** start Supplied information **

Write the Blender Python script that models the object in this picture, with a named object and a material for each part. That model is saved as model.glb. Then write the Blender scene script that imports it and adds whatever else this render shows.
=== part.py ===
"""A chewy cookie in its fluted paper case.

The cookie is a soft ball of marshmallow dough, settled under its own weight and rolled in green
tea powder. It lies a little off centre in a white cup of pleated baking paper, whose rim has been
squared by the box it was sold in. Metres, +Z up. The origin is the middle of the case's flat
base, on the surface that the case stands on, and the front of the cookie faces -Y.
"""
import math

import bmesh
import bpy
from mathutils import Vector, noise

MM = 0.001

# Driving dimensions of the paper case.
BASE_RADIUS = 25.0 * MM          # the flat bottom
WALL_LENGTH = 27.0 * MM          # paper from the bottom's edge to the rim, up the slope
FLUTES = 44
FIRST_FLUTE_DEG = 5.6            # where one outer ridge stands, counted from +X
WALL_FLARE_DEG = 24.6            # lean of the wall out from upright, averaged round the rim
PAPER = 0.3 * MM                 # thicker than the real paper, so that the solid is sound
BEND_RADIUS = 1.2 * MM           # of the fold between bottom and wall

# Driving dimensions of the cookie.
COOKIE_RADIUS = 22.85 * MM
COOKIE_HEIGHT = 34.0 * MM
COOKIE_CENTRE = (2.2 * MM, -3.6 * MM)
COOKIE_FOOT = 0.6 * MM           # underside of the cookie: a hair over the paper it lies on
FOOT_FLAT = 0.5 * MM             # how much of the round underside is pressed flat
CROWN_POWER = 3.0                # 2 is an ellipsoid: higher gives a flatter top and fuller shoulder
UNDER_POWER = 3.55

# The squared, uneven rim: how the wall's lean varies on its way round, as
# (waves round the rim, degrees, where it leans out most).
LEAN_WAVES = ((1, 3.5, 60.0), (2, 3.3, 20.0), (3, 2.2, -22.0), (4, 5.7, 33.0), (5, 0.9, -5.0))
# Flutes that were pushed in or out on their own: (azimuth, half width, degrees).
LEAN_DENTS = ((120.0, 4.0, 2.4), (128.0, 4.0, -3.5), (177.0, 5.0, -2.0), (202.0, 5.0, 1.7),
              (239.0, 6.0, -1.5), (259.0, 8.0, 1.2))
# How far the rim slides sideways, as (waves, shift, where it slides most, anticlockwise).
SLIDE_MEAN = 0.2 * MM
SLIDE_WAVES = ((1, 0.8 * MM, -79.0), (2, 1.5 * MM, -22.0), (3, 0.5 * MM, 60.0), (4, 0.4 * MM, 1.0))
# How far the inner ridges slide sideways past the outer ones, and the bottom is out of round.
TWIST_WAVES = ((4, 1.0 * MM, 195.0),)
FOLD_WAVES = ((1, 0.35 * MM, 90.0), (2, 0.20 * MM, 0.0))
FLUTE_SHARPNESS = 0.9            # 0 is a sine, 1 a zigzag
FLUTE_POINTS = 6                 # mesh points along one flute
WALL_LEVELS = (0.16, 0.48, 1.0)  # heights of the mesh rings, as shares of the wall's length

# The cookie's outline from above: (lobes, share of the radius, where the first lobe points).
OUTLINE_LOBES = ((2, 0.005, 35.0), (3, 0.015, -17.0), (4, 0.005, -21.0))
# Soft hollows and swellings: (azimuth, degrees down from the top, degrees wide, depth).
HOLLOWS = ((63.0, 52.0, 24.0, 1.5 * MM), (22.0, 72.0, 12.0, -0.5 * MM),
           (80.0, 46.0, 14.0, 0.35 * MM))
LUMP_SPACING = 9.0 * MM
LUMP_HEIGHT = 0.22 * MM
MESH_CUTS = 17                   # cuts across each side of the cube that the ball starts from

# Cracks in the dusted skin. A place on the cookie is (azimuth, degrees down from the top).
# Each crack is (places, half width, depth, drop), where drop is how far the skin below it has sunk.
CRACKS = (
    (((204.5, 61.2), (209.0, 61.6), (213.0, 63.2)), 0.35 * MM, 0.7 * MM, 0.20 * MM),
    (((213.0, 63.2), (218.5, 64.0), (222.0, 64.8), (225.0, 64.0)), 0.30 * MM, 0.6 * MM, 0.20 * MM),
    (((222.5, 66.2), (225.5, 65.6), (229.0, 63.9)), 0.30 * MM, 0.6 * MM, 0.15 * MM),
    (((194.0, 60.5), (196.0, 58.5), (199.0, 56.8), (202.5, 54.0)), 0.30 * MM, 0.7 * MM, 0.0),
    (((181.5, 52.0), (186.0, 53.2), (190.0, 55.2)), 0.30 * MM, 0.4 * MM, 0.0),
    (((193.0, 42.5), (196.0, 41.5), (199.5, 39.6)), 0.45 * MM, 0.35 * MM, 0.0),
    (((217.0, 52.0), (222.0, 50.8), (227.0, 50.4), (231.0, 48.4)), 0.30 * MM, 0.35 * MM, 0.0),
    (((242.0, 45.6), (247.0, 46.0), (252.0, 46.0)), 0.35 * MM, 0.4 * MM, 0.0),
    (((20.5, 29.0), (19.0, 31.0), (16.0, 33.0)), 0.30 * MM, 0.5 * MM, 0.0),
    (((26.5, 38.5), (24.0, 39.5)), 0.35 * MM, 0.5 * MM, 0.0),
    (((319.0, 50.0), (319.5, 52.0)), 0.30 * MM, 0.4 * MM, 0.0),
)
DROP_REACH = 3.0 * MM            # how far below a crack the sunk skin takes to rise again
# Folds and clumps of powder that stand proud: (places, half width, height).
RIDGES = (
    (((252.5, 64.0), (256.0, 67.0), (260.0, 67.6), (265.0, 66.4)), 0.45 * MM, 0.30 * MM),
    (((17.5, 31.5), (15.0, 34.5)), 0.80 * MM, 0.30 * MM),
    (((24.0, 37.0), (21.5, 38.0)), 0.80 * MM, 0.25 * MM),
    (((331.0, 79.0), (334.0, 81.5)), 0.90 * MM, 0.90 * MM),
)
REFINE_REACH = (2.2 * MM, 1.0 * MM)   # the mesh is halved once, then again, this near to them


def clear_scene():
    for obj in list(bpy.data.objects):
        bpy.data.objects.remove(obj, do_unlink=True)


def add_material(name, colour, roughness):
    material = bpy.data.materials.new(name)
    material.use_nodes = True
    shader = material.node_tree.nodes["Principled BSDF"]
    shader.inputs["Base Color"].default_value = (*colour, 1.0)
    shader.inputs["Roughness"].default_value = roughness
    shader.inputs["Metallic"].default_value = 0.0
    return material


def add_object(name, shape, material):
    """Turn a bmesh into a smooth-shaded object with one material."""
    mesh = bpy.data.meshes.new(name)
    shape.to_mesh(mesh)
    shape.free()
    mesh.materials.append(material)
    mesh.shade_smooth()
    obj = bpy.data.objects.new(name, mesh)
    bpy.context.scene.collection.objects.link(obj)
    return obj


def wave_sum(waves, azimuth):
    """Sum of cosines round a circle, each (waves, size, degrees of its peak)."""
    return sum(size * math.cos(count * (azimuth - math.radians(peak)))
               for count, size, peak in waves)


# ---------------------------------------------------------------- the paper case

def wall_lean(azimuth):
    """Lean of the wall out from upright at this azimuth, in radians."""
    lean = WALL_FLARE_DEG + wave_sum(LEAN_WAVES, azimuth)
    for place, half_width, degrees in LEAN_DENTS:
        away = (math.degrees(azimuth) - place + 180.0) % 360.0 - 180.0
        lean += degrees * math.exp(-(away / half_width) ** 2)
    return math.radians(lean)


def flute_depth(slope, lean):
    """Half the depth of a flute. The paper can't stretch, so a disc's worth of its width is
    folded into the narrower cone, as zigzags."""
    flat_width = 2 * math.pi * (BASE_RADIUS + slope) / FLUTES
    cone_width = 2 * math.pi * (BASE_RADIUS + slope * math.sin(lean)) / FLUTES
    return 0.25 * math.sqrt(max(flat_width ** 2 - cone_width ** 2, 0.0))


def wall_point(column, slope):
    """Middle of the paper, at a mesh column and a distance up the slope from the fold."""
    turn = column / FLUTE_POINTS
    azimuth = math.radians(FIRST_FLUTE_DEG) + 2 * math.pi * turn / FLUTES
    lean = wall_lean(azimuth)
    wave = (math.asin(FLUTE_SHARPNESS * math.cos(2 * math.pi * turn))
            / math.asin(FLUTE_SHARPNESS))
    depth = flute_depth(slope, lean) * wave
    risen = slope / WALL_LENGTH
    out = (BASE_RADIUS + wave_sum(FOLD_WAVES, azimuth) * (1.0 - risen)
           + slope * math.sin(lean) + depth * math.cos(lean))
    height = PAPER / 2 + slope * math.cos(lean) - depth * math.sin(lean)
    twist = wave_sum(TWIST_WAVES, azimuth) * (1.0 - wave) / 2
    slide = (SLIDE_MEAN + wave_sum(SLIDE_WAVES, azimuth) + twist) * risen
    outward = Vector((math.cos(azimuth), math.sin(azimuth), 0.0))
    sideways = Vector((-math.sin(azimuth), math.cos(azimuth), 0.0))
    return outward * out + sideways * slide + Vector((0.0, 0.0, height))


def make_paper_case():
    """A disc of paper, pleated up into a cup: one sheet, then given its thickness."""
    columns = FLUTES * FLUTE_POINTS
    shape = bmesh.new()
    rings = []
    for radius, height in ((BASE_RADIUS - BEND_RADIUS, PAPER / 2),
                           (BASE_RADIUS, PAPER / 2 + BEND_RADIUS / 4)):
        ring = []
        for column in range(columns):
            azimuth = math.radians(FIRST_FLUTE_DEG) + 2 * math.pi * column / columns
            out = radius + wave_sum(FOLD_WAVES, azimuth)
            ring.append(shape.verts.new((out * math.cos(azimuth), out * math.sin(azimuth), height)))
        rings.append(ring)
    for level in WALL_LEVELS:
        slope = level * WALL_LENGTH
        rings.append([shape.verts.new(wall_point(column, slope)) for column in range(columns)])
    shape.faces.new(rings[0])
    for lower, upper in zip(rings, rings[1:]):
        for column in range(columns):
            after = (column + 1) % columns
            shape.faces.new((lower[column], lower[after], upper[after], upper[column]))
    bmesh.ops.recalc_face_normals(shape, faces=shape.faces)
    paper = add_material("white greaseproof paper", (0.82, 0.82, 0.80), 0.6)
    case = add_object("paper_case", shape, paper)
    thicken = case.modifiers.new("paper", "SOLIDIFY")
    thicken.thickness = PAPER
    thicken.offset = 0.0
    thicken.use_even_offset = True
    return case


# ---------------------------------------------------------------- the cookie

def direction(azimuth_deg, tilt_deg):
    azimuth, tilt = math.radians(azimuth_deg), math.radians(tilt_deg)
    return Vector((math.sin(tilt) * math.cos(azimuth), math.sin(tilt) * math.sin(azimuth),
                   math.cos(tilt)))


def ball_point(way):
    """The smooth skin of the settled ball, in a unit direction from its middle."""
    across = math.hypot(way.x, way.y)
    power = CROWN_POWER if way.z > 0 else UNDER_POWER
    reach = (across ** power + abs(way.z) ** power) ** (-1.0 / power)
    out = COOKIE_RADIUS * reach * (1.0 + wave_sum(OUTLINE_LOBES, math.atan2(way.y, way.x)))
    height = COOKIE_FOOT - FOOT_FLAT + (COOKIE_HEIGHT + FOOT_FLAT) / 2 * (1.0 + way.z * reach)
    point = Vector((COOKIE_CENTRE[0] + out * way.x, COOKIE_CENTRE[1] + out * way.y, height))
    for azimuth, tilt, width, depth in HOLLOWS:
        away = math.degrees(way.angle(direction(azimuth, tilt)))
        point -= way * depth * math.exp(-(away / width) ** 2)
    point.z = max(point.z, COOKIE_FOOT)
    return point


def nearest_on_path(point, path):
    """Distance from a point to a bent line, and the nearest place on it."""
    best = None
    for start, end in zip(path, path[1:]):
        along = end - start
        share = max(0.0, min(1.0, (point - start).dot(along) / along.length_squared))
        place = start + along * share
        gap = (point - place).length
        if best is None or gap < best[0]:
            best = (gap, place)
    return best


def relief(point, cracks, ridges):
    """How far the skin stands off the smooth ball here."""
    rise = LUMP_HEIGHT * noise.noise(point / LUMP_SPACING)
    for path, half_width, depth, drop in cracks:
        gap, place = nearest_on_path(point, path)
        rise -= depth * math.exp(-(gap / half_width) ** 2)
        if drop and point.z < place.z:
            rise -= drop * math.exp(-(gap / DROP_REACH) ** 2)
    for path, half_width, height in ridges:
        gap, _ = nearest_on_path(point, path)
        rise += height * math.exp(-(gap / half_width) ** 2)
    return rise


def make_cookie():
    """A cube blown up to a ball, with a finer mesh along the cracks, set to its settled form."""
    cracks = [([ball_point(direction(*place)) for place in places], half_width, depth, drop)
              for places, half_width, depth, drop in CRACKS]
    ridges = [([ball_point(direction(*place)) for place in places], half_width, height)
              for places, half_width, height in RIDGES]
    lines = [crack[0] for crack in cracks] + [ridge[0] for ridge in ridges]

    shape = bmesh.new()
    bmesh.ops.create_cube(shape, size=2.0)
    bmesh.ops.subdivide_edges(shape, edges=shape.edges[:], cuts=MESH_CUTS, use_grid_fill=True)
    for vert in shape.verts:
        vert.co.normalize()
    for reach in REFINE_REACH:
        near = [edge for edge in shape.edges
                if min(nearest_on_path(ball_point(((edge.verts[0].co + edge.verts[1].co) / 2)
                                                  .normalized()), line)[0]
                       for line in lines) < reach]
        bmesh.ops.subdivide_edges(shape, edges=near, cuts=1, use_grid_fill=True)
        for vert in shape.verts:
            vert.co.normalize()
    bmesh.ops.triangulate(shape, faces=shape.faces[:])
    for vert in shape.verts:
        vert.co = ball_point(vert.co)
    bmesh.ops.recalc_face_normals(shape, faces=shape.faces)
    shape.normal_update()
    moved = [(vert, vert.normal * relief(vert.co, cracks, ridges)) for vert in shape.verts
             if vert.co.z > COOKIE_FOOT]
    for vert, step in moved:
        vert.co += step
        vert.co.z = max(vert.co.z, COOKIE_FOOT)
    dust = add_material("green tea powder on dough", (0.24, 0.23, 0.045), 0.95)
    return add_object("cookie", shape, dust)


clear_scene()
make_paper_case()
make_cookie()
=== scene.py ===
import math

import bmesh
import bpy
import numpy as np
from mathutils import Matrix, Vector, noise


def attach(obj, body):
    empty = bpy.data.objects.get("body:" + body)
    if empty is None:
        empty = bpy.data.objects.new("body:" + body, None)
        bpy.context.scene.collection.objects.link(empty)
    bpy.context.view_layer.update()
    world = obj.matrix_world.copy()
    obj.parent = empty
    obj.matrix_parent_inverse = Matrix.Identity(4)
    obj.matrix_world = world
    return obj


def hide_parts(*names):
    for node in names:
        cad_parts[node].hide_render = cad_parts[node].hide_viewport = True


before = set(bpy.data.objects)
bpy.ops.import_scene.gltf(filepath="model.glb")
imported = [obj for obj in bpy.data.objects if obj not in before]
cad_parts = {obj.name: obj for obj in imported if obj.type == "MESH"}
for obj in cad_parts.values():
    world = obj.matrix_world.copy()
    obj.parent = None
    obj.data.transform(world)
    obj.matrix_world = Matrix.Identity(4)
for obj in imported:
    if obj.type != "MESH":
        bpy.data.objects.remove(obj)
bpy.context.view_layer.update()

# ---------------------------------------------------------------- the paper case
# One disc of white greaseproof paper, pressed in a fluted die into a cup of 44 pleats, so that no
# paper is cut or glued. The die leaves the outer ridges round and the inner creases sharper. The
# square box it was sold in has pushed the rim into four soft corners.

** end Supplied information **

Given exercise:
From the opening line of the data above, please print each line as written up to and including the line that contains "fluted paper case.", and nothing more.

Response below:
Write the Blender Python script that models the object in this picture, with a named object and a material for each part. That model is saved as model.glb. Then write the Blender scene script that imports it and adds whatever else this render shows.
=== part.py ===
"""A chewy cookie in its fluted paper case.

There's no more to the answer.